Editorial: Remembering Bobby, a sexual abuse victim
Those of you reading my column may recall that I'm a former public school teacher. My master's is in education and I taught school for 10 years before going back to school to study journalism. If you didn't know that, well now you do.
Here's something else you may not know. I grew up in a military household. My mother divorced my father while my brother and I were still very young. We then went to live with my grandparents. My grandfather was a non-commissioned officer in the U.S. Air Force. My grandmother was a housewife. My mother went to work as a bookkeeper for an insurance company before getting several insurance licenses to become a commercial lines underwriter. That's the work she did until retiring for health issues.
For the most part, we lived on military bases. Sometimes housing wasn't available and we had to live off base. I loved growing up the way I did.
My brother and I weren't smothered with affection, but we were safe and well-cared for by a loving extended family. Some kids aren't that lucky.
It wasn't until I became a school teacher, that I saw first-hand how badly some children were treated.
One child I'll never forget is Bobby. I was Bobby's first grade teacher.
He had a violent temper. I remember telling my aide (now called a paraprofessional) that he's going to grow up and kill someone.
During one of his violent episodes, he tried to stab a sweet little boy named Henry with a sharpened pencil. I asked Bobby why he would do something like that.
Bobby said, "He looked at me funny."
When Bobby wasn't violent, he was quiet and tried to do his school work as best he could. He was a little slow and this was his second attempt at first grade. Sadly, I could see Bobby ending up in prison one day.
His little brother had already been expelled from kindergarten. I thought: Who gets expelled in kindergarten?
I talked to the kindergarten teacher – an excellent teacher loved by everyone. She said the child picked up a chair and threw it at her. It was one of many violent episodes that finally led to him being sent to a school for emotionally-disturbed children.

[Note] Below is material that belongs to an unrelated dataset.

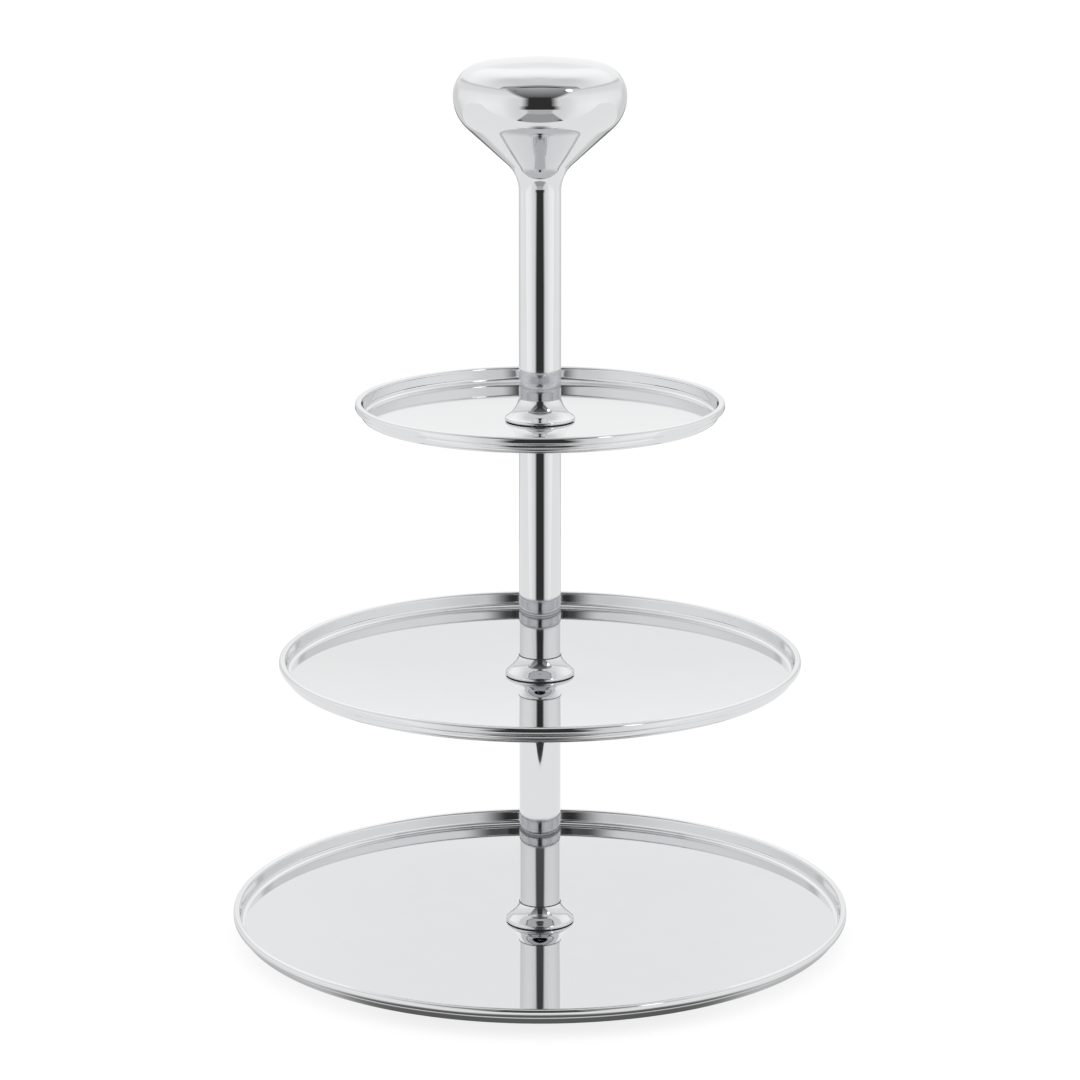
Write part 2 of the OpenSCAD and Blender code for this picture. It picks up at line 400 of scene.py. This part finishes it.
def base_washer(body):
    low, high = bottom_of("base_washer"), top_of("base_washer")
    outline = soft_ring_outline(HOLE_R, radius_of("base_washer"), high - low, WASHER_EDGE)
    piece = turned("base_washer_ring", outline, low, SMALL_ROUND)
    finish(piece, body, "plain_steel", TURNED_STEEL, "base_washer")


def base_pads(body):
    """Silicone pads with rounded lower edges, cut to the slope of the tray above them."""
    low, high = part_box("base_pads")
    tray_r = radius_of("bottom_tray")
    underside = bottom_of("bottom_tray") + SHEET
    _, curve = dish_curve(tray_r)
    orbit = math.hypot(high.x - PAD_R, high.y - PAD_R)
    section = [(PAD_R - PAD_EDGE, 0)] + arc(PAD_R - PAD_EDGE, PAD_EDGE, PAD_EDGE, -60, 0, 6)
    section += [(PAD_R, underside), (0, underside), (0, 0)]
    for i in range(PAD_COUNT):
        pad = turned(f"base_pad_{i + 1}", section, 0.0, SHANK_ROUND)
        for vertex in pad.data.vertices:
            if vertex.co.z > underside / 2:
                out = math.hypot(vertex.co.x + orbit, vertex.co.y) - FLAT_R
                vertex.co.z = underside + curve - math.sqrt((curve + SHEET) ** 2 - out**2)
        turn = Matrix.Rotation(2 * math.pi * (i + 0.5) / PAD_COUNT, 4, "Z")
        pad.data.transform(turn @ Matrix.Translation((orbit, 0, low.z)))
        finish(pad, body, "silicone", SILICONE, *(["base_pads"] if i == 0 else []))


# -------------------------------------------------------- joining the frame


def finish(piece, body, slot, material, *nodes):
    """Gives a piece its material and its body, and hides the CAD nodes that it stands for."""
    piece.data.materials.clear()
    piece.data.materials.append(material)
    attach(piece, body)
    if nodes:
        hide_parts(*nodes)


# ----------------------------------------------------------------- materials


class Nodes:
    """Adds nodes to a material's tree and joins them."""

    def __init__(self, material):
        self.tree = material.node_tree
        self.shader = next(n for n in self.tree.nodes if n.type == "BSDF_PRINCIPLED")

    def add(self, kind, inputs=(), **settings):
        node = self.tree.nodes.new(kind)
        for key, value in settings.items():
            setattr(node, key, value)
        for key, value in dict(inputs).items():
            self.set(node.inputs[key], value)
        return node

    def set(self, socket, value):
        if isinstance(value, bpy.types.NodeSocket):
            self.tree.links.new(value, socket)
        else:
            socket.default_value = value

    def noise(self, scale, detail=3.0, roughness=0.5, stretch=(1, 1, 1)):
        place = self.add("ShaderNodeTexCoord").outputs["Object"]
        mapped = self.add("ShaderNodeMapping", {"Vector": place, "Scale": stretch}).outputs["Vector"]
        inputs = {"Vector": mapped, "Scale": scale, "Detail": detail, "Roughness": roughness}
        return self.add("ShaderNodeTexNoise", inputs).outputs["Fac"]

    def between(self, value, low, high, start=0.3, end=0.7):
        inputs = {"Value": value, "From Min": start, "From Max": end, "To Min": low, "To Max": high}
        return self.add("ShaderNodeMapRange", inputs).outputs["Result"]

    def tint(self, value, dark, light):
        mix = self.add("ShaderNodeMix", data_type="RGBA")
        self.set(mix.inputs["Factor"], value)
        mix.inputs["A"].default_value = (*dark, 1)
        mix.inputs["B"].default_value = (*light, 1)
        return mix.outputs["Result"]

    def bump(self, height, distance, strength=1.0, over=None):
        inputs = {"Height": height, "Distance": distance, "Strength": strength}
        node = self.add("ShaderNodeBump", inputs)
        if over is not None:
            self.set(node.inputs["Normal"], over)
        return node.outputs["Normal"]


def new_material(name):
    material = bpy.data.materials.new(name)
    material.use_nodes = True
    return material, Nodes(material)


def polished_steel(name, wave, wave_scale):
    """Mirror-polished stainless steel: faint haze, faint waviness and hairline wipe marks."""
    material, n = new_material(name)
    n.shader.inputs["Metallic"].default_value = 1.0
    haze = n.noise(55, 4, 0.6)
    n.set(n.shader.inputs["Base Color"], n.tint(haze, (0.775, 0.78, 0.79), (0.8, 0.805, 0.815)))
    n.set(n.shader.inputs["Roughness"], n.between(haze, 0.025, 0.05))
    hairlines = n.noise(900, 2, 0.5, (1, 1, 0.08))
    scratched = n.bump(hairlines, 0.000002, 0.25)
    waved = n.bump(n.noise(wave_scale, 1.5, 0.4), wave, 1.0, scratched)
    n.set(n.shader.inputs["Normal"], waved)
    return material


def turned_steel():
    """Plain stainless steel as it comes off the lathe: fine rings and a satin sheen."""
    material, n = new_material("turned_steel")
    n.shader.inputs["Metallic"].default_value = 1.0
    rings = n.noise(1400, 2, 0.5, (0.05, 0.05, 1))
    n.set(n.shader.inputs["Base Color"], n.tint(n.noise(160, 3), (0.5, 0.5, 0.5), (0.62, 0.615, 0.61)))
    n.set(n.shader.inputs["Roughness"], n.between(rings, 0.22, 0.38))
    n.set(n.shader.inputs["Normal"], n.bump(rings, 0.00001, 0.4))
    return material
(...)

One day in the cafeteria, Bobby literally passed out face-first in his food asleep.
Another teacher helped me with my class while I wiped Bobby's face and asked him why he wasn't sleeping. I'll never forget what he told me.

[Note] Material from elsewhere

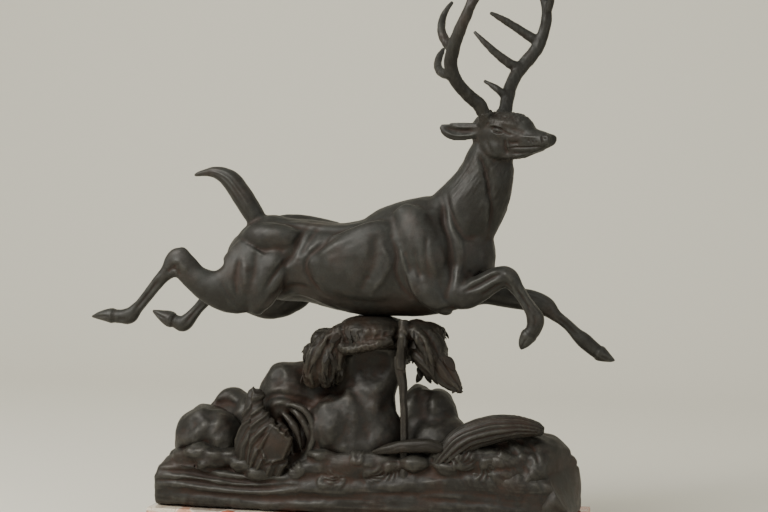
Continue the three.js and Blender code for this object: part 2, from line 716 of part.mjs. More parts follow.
const feltPad = new THREE.BoxGeometry(plinthLength - 2 * feltInset, plinthWidth - 2 * feltInset, feltThick);
const feltMesh = new THREE.Mesh(feltPad, new THREE.MeshStandardMaterial(felt));
feltMesh.name = 'felt_sheet';
feltMesh.position.z = feltThick / 2;
statuette.add(feltMesh);

// The stud's nut and washer sit up inside the hollow underside of the base.
const hollowRoof = hollowHigh;
const nutTop = hollowRoof - gap - washerThick - gap;
const nutGeometry = new THREE.CylinderGeometry(studNutAcross / 1.732, studNutAcross / 1.732, studNutHigh, 6);
nutGeometry.rotateX(Math.PI / 2);
nutGeometry.translate(studX, 0, nutTop - studNutHigh / 2);
addMesh(casting, 'stag_stud', upright(studX, 0, nutTop - studNutHigh - 5, studTop, studRadius), steel);
addMesh(casting, 'stud_nut', cut(solidOf(nutGeometry), upright(studX, 0, 0, nutTop + 1, studRadius + gap)), steel);
addMesh(casting, 'stud_washer', makeWasher(studX, 0, nutTop + gap, studWasherRadius, studRadius + gap), steel);

export default statuette;
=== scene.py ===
import json
import math

import bpy
import numpy as np
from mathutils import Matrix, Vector


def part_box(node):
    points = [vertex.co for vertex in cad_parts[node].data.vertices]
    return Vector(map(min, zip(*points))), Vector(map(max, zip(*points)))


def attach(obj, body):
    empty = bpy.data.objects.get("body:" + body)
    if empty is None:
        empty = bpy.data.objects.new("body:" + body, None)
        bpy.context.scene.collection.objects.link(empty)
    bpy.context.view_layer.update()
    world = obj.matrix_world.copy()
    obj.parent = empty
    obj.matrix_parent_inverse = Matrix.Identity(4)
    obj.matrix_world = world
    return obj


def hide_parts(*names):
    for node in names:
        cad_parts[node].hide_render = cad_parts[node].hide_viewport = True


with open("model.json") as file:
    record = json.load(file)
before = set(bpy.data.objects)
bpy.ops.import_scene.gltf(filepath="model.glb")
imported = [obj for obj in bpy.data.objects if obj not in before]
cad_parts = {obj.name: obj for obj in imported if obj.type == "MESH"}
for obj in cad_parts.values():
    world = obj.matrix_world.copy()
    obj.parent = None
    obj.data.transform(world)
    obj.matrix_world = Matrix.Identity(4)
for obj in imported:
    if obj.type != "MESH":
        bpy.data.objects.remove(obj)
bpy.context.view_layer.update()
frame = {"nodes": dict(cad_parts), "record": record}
print("frame loaded:", len(frame["nodes"]), "castings and fittings")

# Shapes are worked out in millimetres. The stag's tables have z up from the lowest point of the
# belly, and the base's tables have z up from the underside of the bronze.
metre = 0.001
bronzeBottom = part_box("rock_base")[0].z / metre
bellyHeight = 184
bellyLevel = bronzeBottom + bellyHeight
noFans = np.zeros((0, 3), int)


def unit(v):
    return v / np.maximum(np.linalg.norm(v, axis=-1, keepdims=True), 1e-9)


def ease(x):
    x = np.clip(x, 0, 1)
    return x * x * (3 - 2 * x)


# Reads a table at places from 0 on its first row to 1 on its last, along the smooth curve
# through its rows: b + ((c-a)u + (2a-5b+4c-d)u^2 + (3b-a-3c+d)u^3) / 2. A short row repeats
# its last number.
def readTable(rows, places):
    rows = np.array([list(r) + [r[-1]] * (6 - len(r)) for r in rows], float)
    spot = np.clip(places, 0, 1) * (len(rows) - 1)
    first = np.minimum(spot.astype(int), len(rows) - 2)
    u = (spot - first)[:, None]
    a, b = rows[np.maximum(first - 1, 0)], rows[first]
    c, d = rows[first + 1], rows[np.minimum(first + 2, len(rows) - 1)]
    bend = (c - a) * u + (2 * a - 5 * b + 4 * c - d) * u**2 + (3 * b - a - 3 * c + d) * u**3
    return b + 0.5 * bend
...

"Those boys 'be' messing with me," is what he said.
Bobby was being sexually abused. He used his own crude words to describe what was happening. Every night he tried to stay awake and fight off his attackers. If he fell asleep, he would be raped.

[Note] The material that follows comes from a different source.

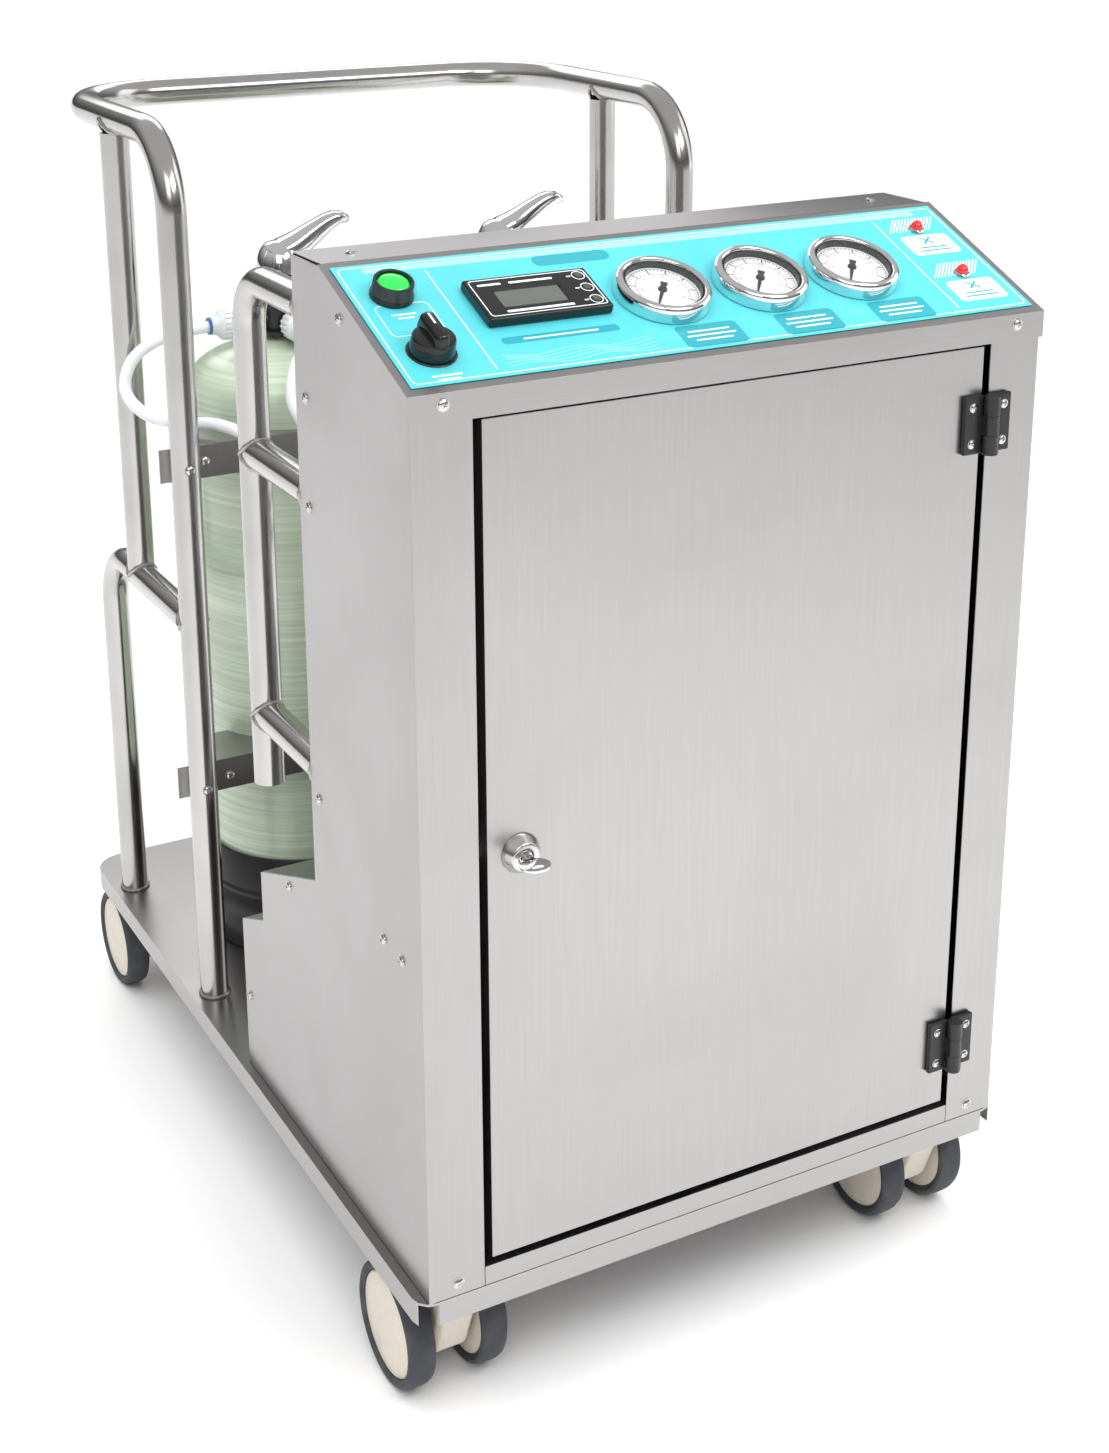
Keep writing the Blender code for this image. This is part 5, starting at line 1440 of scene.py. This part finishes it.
class UNIT_OT_stage(bpy.types.Operator):
    """Lay the floor, hang the lights and set the camera"""
    bl_idname = "unit.stage"
    bl_label = "Stage"

    def execute(self, context):
        floor = Shape()
        floor.prism(rounded(60, 60, 8, 12), -0.06, -0.0002)
        made = bpy.data.objects.new("floor", floor.mesh("floor"))
        bpy.context.scene.collection.objects.link(made)
        made.data.materials.append(finish(pale_floor))
        self.world()
        self.light("key", (-1.3, -2.6, 2.4), (0.0, 0.0, 0.45), 1.6, 1.6, 16)
        self.light("front_pool", (0.5, -1.5, 1.9), (0.25, -1.2, 0.0), 1.1, 0.8, 16)
        self.light("rear", (0.6, 2.6, 2.3), (0.0, 0.1, 0.5), 2.4, 1.2, 20)
        self.light("right", (2.6, -0.4, 1.6), (0.1, 0.0, 0.5), 1.4, 2.2, 14)
        self.sky()
        self.camera()
        return {"FINISHED"}

    def world(self):
        world = bpy.data.worlds.new("studio")
        bpy.context.scene.world = world
        world.use_nodes = True
        tree = world.node_tree
        ground = tree.nodes["Background"]
        ground.inputs["Strength"].default_value = 0.60
        place = tree.nodes.new("ShaderNodeTexCoord")
        height = tree.nodes.new("ShaderNodeSeparateXYZ")
        ramp = tree.nodes.new("ShaderNodeValToRGB")
        stops = ((0.0, 0.10), (0.10, 0.16), (0.32, 0.55), (0.60, 1.0))
        ramp.color_ramp.elements.new(0.3)
        ramp.color_ramp.elements.new(0.6)
        for element, (position, grey) in zip(ramp.color_ramp.elements, stops):
            element.position = position
            element.color = (grey, grey, grey, 1)
        tree.links.new(place.outputs["Generated"], height.inputs["Vector"])
        tree.links.new(height.outputs["Z"], ramp.inputs["Fac"])
        tree.links.new(ramp.outputs["Color"], ground.inputs["Color"])
        bpy.context.scene.view_settings.view_transform = "Standard"

    def sky(self):
        """A broad soft light from above, so that the whole floor is white."""
        data = bpy.data.lights.new("sky", "SUN")
        data.energy = 2.5 * settings().light_power
        data.angle = math.radians(70)
        obj = bpy.data.objects.new("sky", data)
        bpy.context.scene.collection.objects.link(obj)
        obj.rotation_euler = (math.radians(12), math.radians(-14), 0)
        obj.visible_glossy = False

    def light(self, name, place, target, width, height, power):
        data = bpy.data.lights.new(name, "AREA")
        data.shape = "RECTANGLE"
        data.size = width
        data.size_y = height
        data.energy = power * settings().light_power
        obj = bpy.data.objects.new(name, data)
        bpy.context.scene.collection.objects.link(obj)
        obj.location = place
        obj.rotation_euler = (Vector(target) - Vector(place)).to_track_quat("-Z", "Y").to_euler()

    def camera(self):
        data = bpy.data.cameras.new("camera")
        data.sensor_width = 36.0
        data.lens = 52.15
        data.shift_x = -0.0006
        data.shift_y = -0.1718
        data.clip_end = 200
        obj = bpy.data.objects.new("camera", data)
        bpy.context.scene.collection.objects.link(obj)
        yaw, pitch, roll = math.radians(-28.661), math.radians(-16.958), math.radians(-0.144)
        turn = (Matrix.Rotation(yaw, 4, "Z") @ Matrix.Rotation(math.pi / 2 + pitch, 4, "X")
                @ Matrix.Rotation(roll, 4, "Z"))
        obj.matrix_world = Matrix.Translation((-0.7977, -1.5679, 1.148)) @ turn
        bpy.context.scene.camera = obj


OPERATORS = (UNIT_OT_sheets, UNIT_OT_tubes, UNIT_OT_castors, UNIT_OT_tanks, UNIT_OT_hoses, UNIT_OT_foil,
             UNIT_OT_meter, UNIT_OT_gauges, UNIT_OT_switches, UNIT_OT_door_hardware, UNIT_OT_screws,
             UNIT_OT_cabinet_inside, UNIT_OT_stage)


class UNIT_PT_looks(bpy.types.Panel):
    """Lists the unit's settings and the operators that build it"""
    bl_idname = "UNIT_PT_looks"
    bl_label = "Reverse osmosis unit"
    bl_space_type = "VIEW_3D"
    bl_region_type = "UI"
    bl_category = "Unit"

    def draw(self, context):
        for name in UnitSettings.__annotations__:
            self.layout.prop(context.scene.unit_looks, name)
        for operator in OPERATORS:
            self.layout.operator(operator.bl_idname)


def register():
    for cls in (UnitSettings, *OPERATORS, UNIT_PT_looks):
        bpy.utils.register_class(cls)
    bpy.types.Scene.unit_looks = PointerProperty(type=UnitSettings)


def unregister():
    del bpy.types.Scene.unit_looks
    for cls in (UNIT_PT_looks, *reversed(OPERATORS), UnitSettings):
        bpy.utils.unregister_class(cls)


def main():
    register()
    for operator in OPERATORS:
        group, name = operator.bl_idname.split(".")
        getattr(getattr(bpy.ops, group), name)()


if __name__ == "__main__":
    main()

I told Bobby that his body was his own and nobody had a right to hurt him. Of course I reported the incident to the authorities. Social workers made home visits and worked with Bobby's grandparents to make sure he was protected from harm.
Bobby's behavior got a little better. He never tried to stab anyone after that. Nor did he fall asleep in his food. I can only hope the abuse stopped, but I don't know for sure.
I'll never forget Bobby. It's shocking to me that there are so many children suffering like he did. Fortunately, there's something we can do to prevent it.
Last Friday I learned about an evidence-based program called "Stewards of Children." It's a sexual abuse prevention training program to empower us to protect children. It costs $10 per person and is available online at www.D2L.org.